Maier is always interested in ways to bring logic to luxury: The interior, which he designed, has central wood cabinets to store merchandise and inset glass vitrines to show off the goods.

“For me, it was very important that everything is in the store,” Maier said. “I don’t like to shop that much. When I convince myself to go shopping, to choose something is a pleasure, but it has to happen fast because time is always limited. So, I like that all the stock is always in the store. You don’t have to go anywhere.”
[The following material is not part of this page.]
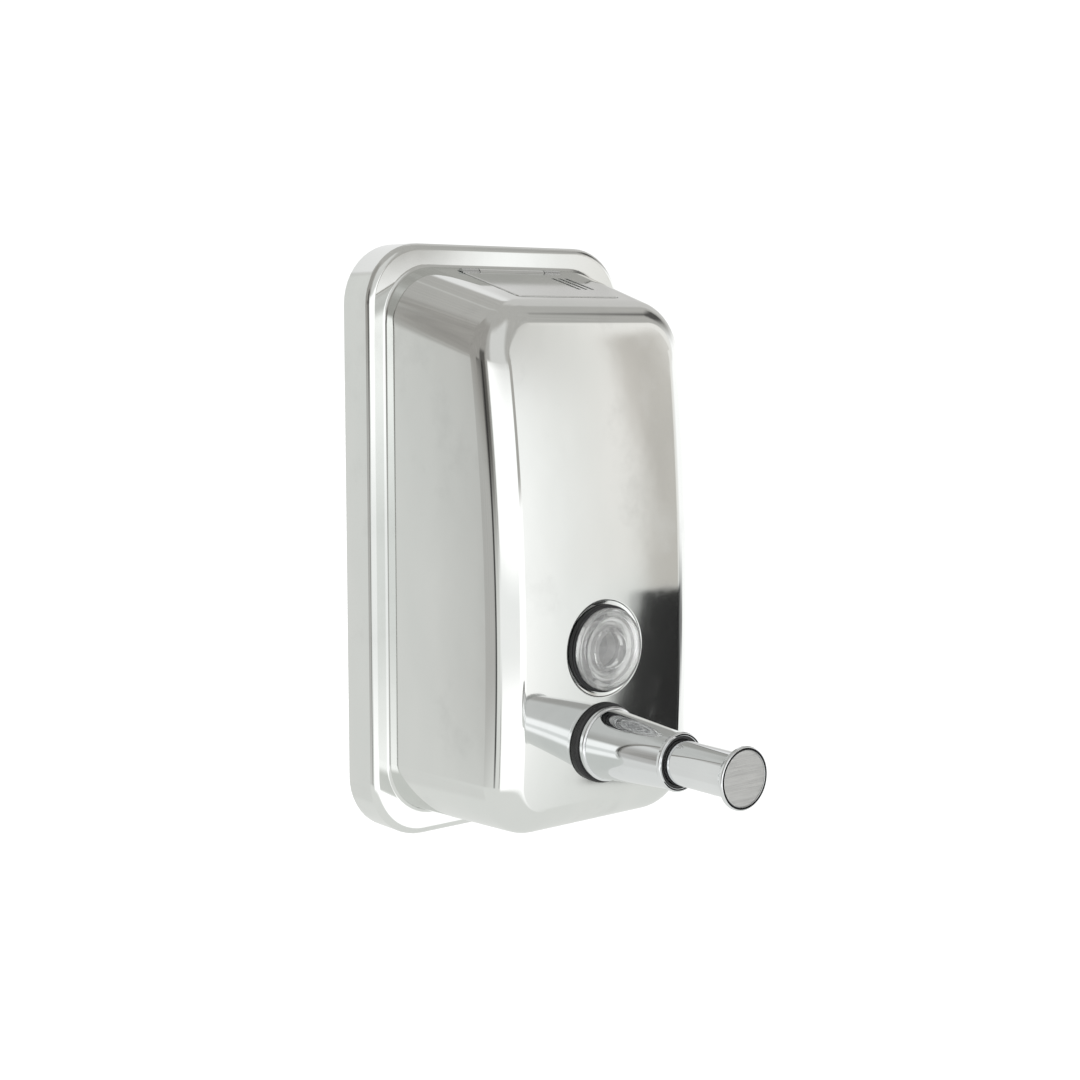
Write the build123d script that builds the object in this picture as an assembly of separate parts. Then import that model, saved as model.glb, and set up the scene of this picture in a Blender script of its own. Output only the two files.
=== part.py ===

While this is Maier’s first opening since the Kering deal, there are more in the pipeline. He will open a shop-in-shop at Harrods in January and a second Manhattan store, located on Bleecker Street in the West Village, in April. The designer also plans to return to Miami next year.

Madison Avenue, he noted, “is giving more of the idea of the concept, but every store will be slightly different — it depends on the neighborhood. I always look for a store that has character.”

Maier declined to disclose sales projections, but the Manhattan store represents his first year-round opportunity, as opposed to resort locations in Florida and the Hamptons.

This strip of Madison Avenue is changing. Roland Mouret is opening a few doors down, and Apple is moving into the former VBH space at 74th Street. Several row houses and town houses, adjacent to the Whitney Museum of American Art, are being redeveloped, rendering more potential for luxury retail.

“I think this is a fantastic neighborhood,” Maier said. “For me, this neighborhood is right in the heart of the Upper East Side. I think that with the [Metropolitan Museum of Art] moving into the Whitney, there is going to be a huge advantage for the neighborhood. It will be very interesting.”